Whilst it’s not SQL Server, it has some aspects carried over such as certain DMVs like sys.databases and others for viewing metadata and query history. It does not have all the features of SQL Server, which is a very feature rich application. The Fabric SQL engine is designed for analytical purposes only, row by row really does become row by agonising row. You won’t be building line-of-business/highly transactional systems in the Fabric Warehouse service.
In terms of ingesting data into the Warehouse, the supported data ingestion methods are:
Workspaces Are Like Servers
Within the Power BI/Fabric portal, items like Power BI Datasets, Reports, Dashboards etc. need a Workspace to live in. These Workspaces are also where the Fabric items like Warehouses live. I think of Workspaces like an individual SQL Server instance, each Workspace has a unique SQL URL to connect to. SQL clients such as SSMS, Azure Data Studio can connect to this endpoint.
When you create a “Warehouse” in a Power BI/Fabric Workspace, you are essentially creating a database. In-fact if you connect to the Workspace SQL Endpoint URL, any Warehouses (and Lakehouses) in that Workspace show as Databases. With Workspaces there is also a compute boundary between Workspaces, more on this in the Compute blog.
E.G. in the screenshot below, I have a number of Warehouses within a single Workspace.
If I connect to that Workspace SQL URL I can browse the Workspace like a SQL Server and see the Warehouses (and Lakehouses) as databases. To find the Workspace SQL URL, click the ellipsis on a Warehouse and click Copy SQL Connection String.
In the example below, I’ve logged into the Fabric Workspace in SSMS using the SQL Connection string and can see the “Warehouses” and also “Lakehouses” as databases.

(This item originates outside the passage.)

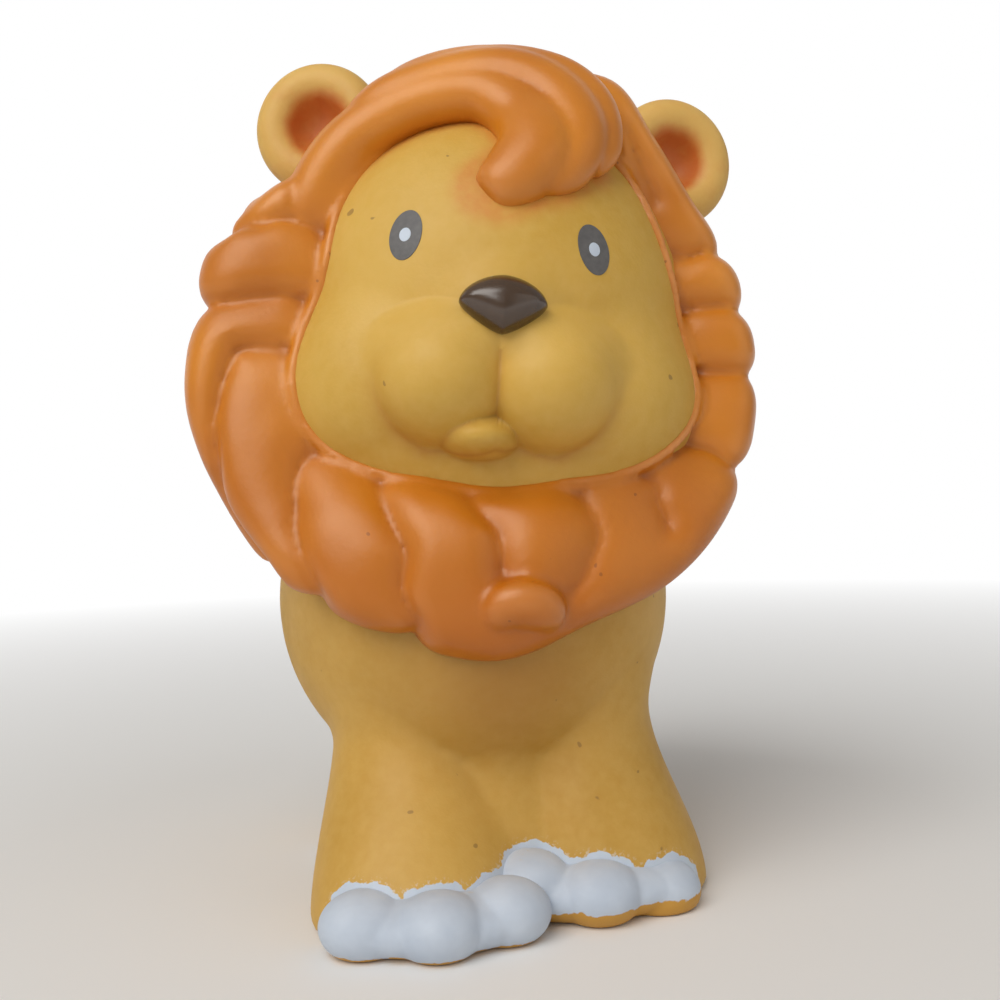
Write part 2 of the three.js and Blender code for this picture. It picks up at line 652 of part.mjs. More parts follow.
function lumpSolid(size, grow) {
  const { centre, radii } = lump(size, 1, grow);
  return ellipsoidSolid(centre, radii.x, radii.y, radii.z, ballFacets);
}

function torso(grow) {
  const ball = shoulderBall(grow).translate([neckCentre.x, neckCentre.y, neckCentre.z]);
  const below = neckAxis.clone().negate();
  const face = neckCentre.clone().addScaledVector(neckAxis, neckFaceRise + grow);
  return union([frontBlock(grow), hindBlock(grow), lumpSolid(rump, grow), lumpSolid(barrel, grow), ball])
    .trimByPlane([below.x, below.y, below.z], below.dot(face));
}

// Toes: three swellings round the front of a paw and one that joins them, clear of the paw by the fit gap
function toeSet(leg, grow = 0) {
  const front = leg.footY - leg.footLength;
  const toes = [-1, 0, 1].map((step) => ellipsoidSolid(
    new THREE.Vector3(leg.toesX + step * toeSpread, front + Math.abs(step) * toeSetBack, toeRise),
    toeHalfWidth + grow, toeHalfLength + grow, toeHalfHeight + grow, smallFacets,
  ));
  toes.push(ellipsoidSolid(
    new THREE.Vector3(leg.toesX, front + toeJoin.setBack, toeJoin.rise),
    toeJoin.halfWidth + grow, toeJoin.halfLength + grow, toeJoin.halfHeight + grow, smallFacets,
  ));
  const ground = toeHalfHeight + toeRise;
  const room = new THREE.BoxGeometry(4 * footHalfWidth, 4 * footHalfLength, ground + grow);
  room.translate(leg.toesX, front, (ground - grow) / 2);
  return union(toes).intersect(solid(room));
}

// Tail: a round cord of vinyl that lies round the left haunch, sunk a little into it
function hindReach(angle, height) {
  return softLargest(hindSections(height, angle), legSoftness);
}

function onHaunch(turns, rises, radius) {
  return turns.map((turn, i) => {
    const angle = turn * degrees;
    const height = tailRise * rises[i];
    const out = hindReach(angle, height) + radius * tailSeatShare;
    return new THREE.Vector3(hindAxis.x + out * Math.cos(angle), hindAxis.y + out * Math.sin(angle), height);
  });
}

function sweptSolid(points, halfWidths, blunt) {
  const curve = new THREE.CatmullRomCurve3(points);
  const geometry = new THREE.SphereGeometry(1, lockFacets[0], ovalFacets);
  const at = geometry.getAttribute('position');
  for (let i = 0; i < at.count; i += 1) {
    const ring = Math.hypot(at.getX(i), at.getZ(i));
    const around = Math.atan2(at.getZ(i), at.getX(i));
    const t = 0.5 - Math.asin(THREE.MathUtils.clamp(at.getY(i), -1, 1)) / Math.PI;
    const place = curve.getPoint(t);
    const tangent = curve.getTangent(t);
    const across = new THREE.Vector3().crossVectors(tangent, new THREE.Vector3(0, 0, 1)).normalize();
    const off = new THREE.Vector3().crossVectors(tangent, across);
    const rounded = ring < 1e-6 ? 0 : (1 - Math.abs(2 * t - 1) ** blunt) ** (1 / blunt);
    const half = rounded * THREE.MathUtils.lerp(halfWidths[0], halfWidths[1], t);
    place.addScaledVector(across, half * Math.cos(around)).addScaledVector(off, half * Math.sin(around));
    at.setXYZ(i, place.x, place.y, place.z);
  }
  return solid(geometry);
}

// Assembly of the solids
const body = torso(0).subtract(plugChamber().translate([neckCentre.x, neckCentre.y, neckCentre.z]));
const bodyRoom = torso(fitGap);
const faceRoom = faceShape(fitGap, roomFacets);
const plug = turned(plugProfile(0));
const plugSeat = turned(plugProfile(fitGap));
const nose = noseShape(0);
const noseSeat = noseShape(fitGap);
const ears = { 1: earShape(1, 0), '-1': earShape(-1, 0) };
const earSeats = union([earShape(1, fitGap), earShape(-1, fitGap)]);
const shoulderRoom = shoulderBall(turnGap);

const head = union([faceShape(0), neckStub(0)])
  .subtract(shoulderRoom)
  .subtract(plugSeat)
  .subtract(noseSeat)
  .subtract(union([eyeSeat(1), eyeSeat(-1)]));
const mane = union([
  hoodShape(), ringShape(wreathShares, wreathFacets), ringShape(slopeShares, slopeFacets),
  ...Object.values(lockShares).map(lockShape),
])
  .subtract(faceRoom)
  .subtract(neckStub(fitGap))
  .subtract(shoulderRoom)
  .subtract(earSeats);

function piece(name, shape, colour, roughness) {
  const material = new THREE.MeshStandardMaterial({ color: colour, roughness, metalness: 0 });
  material.name = name;
  const mesh = new THREE.Mesh(surfaceOf(shape), material);
  mesh.name = name;
  return mesh;
}

const headGroup = new THREE.Group();
headGroup.name = 'head_assembly';
headGroup.position.copy(neckCentre);
headGroup.quaternion.setFromAxisAngle(neckAxis, headTurn * degrees);
headGroup.add(
  piece('head', head, mouldings.vinyl, 0.6),
  piece('mane', mane, mouldings.maneVinyl, 0.4),
  piece('left_ear', ears[1].subtract(faceRoom), mouldings.vinyl, 0.55),
  piece('right_ear', ears['-1'].subtract(faceRoom), mouldings.vinyl, 0.55),
  piece('nose', nose, mouldings.brown, 0.2),
  piece('left_eye', eyeShape(1), mouldings.print, 0.5),
  piece('right_eye', eyeShape(-1), mouldings.print, 0.5),
  piece('left_eye_glint', glintShape(1), mouldings.white, 0.5),
  piece('right_eye_glint', glintShape(-1), mouldings.white, 0.5),
  piece('neck_plug', plug, mouldings.plug, 0.5),
);

const tailPath = onHaunch(tailTurns, tailRiseShares, tailRadius);
const tuftPath = onHaunch(tuftTurns, tuftRiseShares, tuftHalfWidth);
const tuftTip = tuftHalfWidth * tuftTipShare;
const tailSolid = sweptSolid(tailPath, [tailRadius, tailRadius], tailBluntness);
const tuftSolid = sweptSolid(tuftPath, [tuftHalfWidth, tuftTip], tuftBluntness);
const tuftRoom = sweptSolid(tuftPath, [tuftHalfWidth + fitGap, tuftTip + fitGap], tuftBluntness);
const leftToeRoom = union([bodyRoom, toeSet(frontLegs[0], fitGap)]);
const hindToeRoom = union([bodyRoom, toeSet(hindLegs[0], fitGap)]);

const lion = new THREE.Group();
lion.name = 'toy_lion';
lion.add(
  piece('body', body, mouldings.vinyl, 0.6),
  piece('front_right_toes', toeSet(frontLegs[0]).subtract(bodyRoom), mouldings.white, 0.7),
  piece('front_left_toes', toeSet(frontLegs[1]).subtract(leftToeRoom), mouldings.white, 0.7),
  piece('hind_right_toes', toeSet(hindLegs[0]).subtract(bodyRoom), mouldings.white, 0.7),
  piece('hind_left_toes', toeSet(hindLegs[1]).subtract(hindToeRoom), mouldings.white, 0.7),
  piece('tail', tailSolid.subtract(bodyRoom).subtract(tuftRoom), mouldings.vinyl, 0.6),
  piece('tail_tuft', tuftSolid.subtract(bodyRoom), mouldings.maneVinyl, 0.5),
  headGroup,
);

// The figure stands centred on its own bounds
lion.updateMatrixWorld(true);
const bounds = new THREE.Box3().setFromObject(lion, true);
lion.position.set(-(bounds.min.x + bounds.max.x) / 2, -(bounds.min.y + bounds.max.y) / 2, -bounds.min.z);

export default lion;
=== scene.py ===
"""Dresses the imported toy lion: soft vinyl face and body, a glossier orange mane, printed eyes, painted toes.

Shapes are worked out in millimetres. The body's shapes are in the figure's own frame, the head's from the
neck centre with the head straight; both are then placed in the row frame, in metres. The lion faces -Y.
"""
import json
import math

import bpy
import numpy as np
from mathutils import Matrix, Vector


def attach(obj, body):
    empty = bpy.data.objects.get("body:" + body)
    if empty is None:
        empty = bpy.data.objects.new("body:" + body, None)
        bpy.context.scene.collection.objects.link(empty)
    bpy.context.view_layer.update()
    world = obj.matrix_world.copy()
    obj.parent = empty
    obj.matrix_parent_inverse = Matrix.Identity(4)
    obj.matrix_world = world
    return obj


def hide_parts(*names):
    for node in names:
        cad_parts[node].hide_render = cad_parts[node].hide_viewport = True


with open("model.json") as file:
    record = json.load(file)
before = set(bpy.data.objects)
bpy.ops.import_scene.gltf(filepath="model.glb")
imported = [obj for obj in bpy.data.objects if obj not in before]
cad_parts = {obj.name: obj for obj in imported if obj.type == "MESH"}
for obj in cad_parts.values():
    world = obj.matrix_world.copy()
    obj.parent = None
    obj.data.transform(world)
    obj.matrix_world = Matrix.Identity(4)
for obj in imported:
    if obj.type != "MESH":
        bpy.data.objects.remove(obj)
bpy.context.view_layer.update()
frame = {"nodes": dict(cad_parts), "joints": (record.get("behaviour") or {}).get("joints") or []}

MM = 0.001
TINY = 1e-9
FAR = 1e6
SAMPLED_FACES = 4000

# Places of the moving parts
NECK_SET_BACK = 3.0
NECK_HEIGHT = 26.0
NECK_LEAN = math.radians(45)
HEAD_TURN = math.radians(-7)
SHOULDER_RADIUS = 18.5
TURN_GAP = 0.35
SHOULDER_ROOM = SHOULDER_RADIUS + TURN_GAP
NECK_IN_FIGURE = np.array([0.0, NECK_SET_BACK, NECK_HEIGHT])
NECK_IN_ROW = np.array(frame["joints"][0]["pos_m"]) / MM
SHIFT = NECK_IN_ROW - NECK_IN_FIGURE
NECK_AXIS = np.array([0.0, -math.sin(NECK_LEAN), math.cos(NECK_LEAN)])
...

Star Schema (All The Things)
In terms of what the Warehouse service is primarily useful for is data warehousing workloads. The tried and tested dimensional model is alive and well, and is suited for use in the Warehouse service. Dimensional models (star schemas) are a specific type of table layout in a database where tables are divided between 2 types: Dimensions and Facts. Dimensions are used to house reference data and are typically smaller in size than Fact tables. Fact tables are typically used to house activity/event/transaction data and are linked to Dimension tables. The diagram below shows a basic logical layout of a star schema.

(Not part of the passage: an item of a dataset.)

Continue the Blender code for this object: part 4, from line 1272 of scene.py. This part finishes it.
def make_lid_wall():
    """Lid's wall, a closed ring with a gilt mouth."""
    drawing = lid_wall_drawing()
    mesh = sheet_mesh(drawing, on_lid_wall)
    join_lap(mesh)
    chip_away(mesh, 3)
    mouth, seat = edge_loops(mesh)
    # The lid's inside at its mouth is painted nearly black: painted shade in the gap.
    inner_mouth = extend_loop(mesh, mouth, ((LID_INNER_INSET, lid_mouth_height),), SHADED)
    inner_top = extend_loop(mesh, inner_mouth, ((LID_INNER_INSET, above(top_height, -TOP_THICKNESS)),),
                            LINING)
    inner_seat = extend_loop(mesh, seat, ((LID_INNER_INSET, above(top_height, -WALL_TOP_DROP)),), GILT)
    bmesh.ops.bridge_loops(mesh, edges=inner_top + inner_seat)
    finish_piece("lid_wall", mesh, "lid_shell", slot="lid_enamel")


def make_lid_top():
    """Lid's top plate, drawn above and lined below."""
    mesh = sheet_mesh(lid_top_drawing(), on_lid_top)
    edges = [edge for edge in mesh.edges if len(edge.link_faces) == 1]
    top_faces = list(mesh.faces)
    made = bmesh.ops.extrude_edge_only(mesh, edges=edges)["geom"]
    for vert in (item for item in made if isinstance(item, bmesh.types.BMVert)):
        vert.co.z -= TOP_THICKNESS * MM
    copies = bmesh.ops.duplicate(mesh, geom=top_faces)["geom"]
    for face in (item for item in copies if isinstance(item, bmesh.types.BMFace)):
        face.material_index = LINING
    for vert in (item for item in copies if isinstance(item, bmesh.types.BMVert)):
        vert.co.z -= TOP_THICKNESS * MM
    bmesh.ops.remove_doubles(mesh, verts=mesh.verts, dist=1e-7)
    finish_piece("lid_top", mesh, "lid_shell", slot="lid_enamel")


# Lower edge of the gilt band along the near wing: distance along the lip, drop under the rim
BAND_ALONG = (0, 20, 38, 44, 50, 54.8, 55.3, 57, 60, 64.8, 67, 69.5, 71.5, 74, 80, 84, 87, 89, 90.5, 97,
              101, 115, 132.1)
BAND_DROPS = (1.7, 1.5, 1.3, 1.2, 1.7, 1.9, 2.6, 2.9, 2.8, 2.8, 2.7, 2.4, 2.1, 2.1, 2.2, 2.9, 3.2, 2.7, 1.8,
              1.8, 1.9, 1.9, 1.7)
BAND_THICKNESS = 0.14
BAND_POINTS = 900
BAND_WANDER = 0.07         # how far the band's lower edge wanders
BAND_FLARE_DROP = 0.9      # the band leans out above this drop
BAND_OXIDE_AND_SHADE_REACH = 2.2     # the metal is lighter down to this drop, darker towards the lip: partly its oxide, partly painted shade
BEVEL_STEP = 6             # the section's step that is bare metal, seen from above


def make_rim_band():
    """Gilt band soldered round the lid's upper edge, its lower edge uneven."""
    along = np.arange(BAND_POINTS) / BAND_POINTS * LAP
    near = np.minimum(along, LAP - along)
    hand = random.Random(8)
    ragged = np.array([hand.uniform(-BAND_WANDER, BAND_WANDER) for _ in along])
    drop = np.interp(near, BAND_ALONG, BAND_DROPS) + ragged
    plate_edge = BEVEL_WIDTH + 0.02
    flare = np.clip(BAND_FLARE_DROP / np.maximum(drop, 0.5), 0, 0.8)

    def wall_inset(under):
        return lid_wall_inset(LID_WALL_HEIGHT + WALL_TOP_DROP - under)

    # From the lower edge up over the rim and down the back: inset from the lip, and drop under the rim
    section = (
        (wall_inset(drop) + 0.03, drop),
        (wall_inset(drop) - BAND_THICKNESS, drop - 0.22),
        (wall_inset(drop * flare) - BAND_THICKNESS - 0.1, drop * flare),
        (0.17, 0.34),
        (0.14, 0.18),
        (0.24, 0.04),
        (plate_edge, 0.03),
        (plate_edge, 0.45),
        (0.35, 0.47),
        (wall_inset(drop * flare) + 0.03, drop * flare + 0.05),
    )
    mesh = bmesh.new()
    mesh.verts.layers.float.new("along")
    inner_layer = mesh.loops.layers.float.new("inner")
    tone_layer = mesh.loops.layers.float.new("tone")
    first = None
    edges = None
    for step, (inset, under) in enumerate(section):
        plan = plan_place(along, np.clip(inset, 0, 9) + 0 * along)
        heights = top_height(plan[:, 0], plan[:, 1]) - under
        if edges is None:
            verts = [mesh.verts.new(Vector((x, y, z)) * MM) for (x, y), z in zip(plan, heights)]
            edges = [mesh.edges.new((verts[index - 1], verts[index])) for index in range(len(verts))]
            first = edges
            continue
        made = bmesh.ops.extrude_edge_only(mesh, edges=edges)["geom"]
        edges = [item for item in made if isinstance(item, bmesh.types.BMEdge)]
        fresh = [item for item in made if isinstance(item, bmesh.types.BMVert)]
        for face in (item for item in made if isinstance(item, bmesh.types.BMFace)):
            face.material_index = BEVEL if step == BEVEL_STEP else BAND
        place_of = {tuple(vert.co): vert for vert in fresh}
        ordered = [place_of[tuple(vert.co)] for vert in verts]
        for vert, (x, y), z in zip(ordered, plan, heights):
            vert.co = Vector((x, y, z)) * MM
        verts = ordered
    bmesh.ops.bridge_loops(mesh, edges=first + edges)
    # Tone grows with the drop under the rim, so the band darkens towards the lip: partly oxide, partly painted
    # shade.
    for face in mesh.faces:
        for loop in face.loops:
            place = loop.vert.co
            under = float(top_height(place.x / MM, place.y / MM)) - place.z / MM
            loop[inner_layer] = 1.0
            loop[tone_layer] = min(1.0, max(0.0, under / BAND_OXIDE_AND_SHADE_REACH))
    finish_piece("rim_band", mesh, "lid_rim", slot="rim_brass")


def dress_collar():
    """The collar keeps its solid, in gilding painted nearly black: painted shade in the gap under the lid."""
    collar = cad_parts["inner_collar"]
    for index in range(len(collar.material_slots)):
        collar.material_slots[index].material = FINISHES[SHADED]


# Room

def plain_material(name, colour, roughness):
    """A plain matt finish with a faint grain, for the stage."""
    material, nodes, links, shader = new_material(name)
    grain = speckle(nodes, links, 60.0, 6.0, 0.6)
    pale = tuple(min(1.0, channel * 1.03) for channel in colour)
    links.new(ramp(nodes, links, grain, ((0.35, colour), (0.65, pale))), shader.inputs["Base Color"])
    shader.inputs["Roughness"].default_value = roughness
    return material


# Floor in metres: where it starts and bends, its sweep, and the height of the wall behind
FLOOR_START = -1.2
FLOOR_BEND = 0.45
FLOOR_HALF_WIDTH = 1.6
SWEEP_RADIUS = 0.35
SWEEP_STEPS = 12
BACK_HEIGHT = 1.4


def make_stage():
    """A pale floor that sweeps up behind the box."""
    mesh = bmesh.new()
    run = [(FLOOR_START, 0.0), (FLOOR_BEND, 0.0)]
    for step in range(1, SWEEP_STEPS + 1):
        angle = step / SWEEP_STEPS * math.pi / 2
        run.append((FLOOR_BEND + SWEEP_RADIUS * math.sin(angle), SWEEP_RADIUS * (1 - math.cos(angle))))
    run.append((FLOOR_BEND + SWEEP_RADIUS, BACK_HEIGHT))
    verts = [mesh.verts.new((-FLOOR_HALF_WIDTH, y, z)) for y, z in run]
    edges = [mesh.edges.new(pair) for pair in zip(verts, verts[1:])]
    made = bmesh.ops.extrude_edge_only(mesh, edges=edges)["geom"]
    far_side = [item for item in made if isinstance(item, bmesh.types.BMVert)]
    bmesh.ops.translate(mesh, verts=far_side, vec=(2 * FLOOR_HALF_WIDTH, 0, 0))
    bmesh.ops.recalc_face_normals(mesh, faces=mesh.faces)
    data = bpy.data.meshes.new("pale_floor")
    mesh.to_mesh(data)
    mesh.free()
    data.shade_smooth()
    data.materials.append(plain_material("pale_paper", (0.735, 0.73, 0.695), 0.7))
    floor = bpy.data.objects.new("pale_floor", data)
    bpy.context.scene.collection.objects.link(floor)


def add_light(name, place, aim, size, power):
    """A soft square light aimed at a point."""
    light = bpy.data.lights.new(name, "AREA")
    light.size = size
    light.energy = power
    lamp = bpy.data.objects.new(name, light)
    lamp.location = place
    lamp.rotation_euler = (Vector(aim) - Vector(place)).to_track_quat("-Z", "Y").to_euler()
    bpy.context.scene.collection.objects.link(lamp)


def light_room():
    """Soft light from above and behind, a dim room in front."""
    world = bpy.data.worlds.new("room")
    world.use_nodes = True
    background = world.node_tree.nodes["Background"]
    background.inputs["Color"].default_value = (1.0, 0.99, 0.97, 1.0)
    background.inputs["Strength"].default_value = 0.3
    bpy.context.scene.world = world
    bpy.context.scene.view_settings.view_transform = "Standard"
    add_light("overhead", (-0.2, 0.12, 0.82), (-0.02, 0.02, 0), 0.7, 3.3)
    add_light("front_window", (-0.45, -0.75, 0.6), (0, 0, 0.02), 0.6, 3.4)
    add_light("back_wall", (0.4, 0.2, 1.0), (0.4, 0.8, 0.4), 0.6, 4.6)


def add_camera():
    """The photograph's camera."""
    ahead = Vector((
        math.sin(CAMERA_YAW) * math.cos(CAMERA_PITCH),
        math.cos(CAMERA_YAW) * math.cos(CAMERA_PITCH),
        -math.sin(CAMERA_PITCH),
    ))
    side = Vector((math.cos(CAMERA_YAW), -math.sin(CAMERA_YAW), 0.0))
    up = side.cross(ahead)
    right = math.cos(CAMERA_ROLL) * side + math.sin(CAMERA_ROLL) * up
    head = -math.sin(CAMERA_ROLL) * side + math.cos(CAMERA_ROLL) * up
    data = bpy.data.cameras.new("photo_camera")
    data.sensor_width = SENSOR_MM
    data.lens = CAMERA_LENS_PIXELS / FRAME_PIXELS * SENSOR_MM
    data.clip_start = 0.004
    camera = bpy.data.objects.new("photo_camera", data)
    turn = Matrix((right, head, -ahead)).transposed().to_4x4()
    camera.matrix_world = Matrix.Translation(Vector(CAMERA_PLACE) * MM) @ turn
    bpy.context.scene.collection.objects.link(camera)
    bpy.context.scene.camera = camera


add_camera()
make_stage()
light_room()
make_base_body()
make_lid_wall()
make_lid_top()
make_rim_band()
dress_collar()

Thanks to Koen for the Star Schema All The Things term.
Evolution to Fabric SQL
How did we get here? Well it starts (from my perspective) back in around 2003 when Stuart (Stu) Frost started a company called DATAllegro to compete with the large scale data warehouse vendors of the day like Netezza and Teradata. DATAllegro used an open source software stack Ingres database on Linux. Microsoft then purchased DATAllegro and went onto build SQL Server Parallel Data Warehouse (PDW) around 2008. However, this only ran on specific hardware by specific vendors (Dell and HP). PDW then became Azure SQL Data Warehouse, which was a whole lot easier to spin up as it became a PaaS service.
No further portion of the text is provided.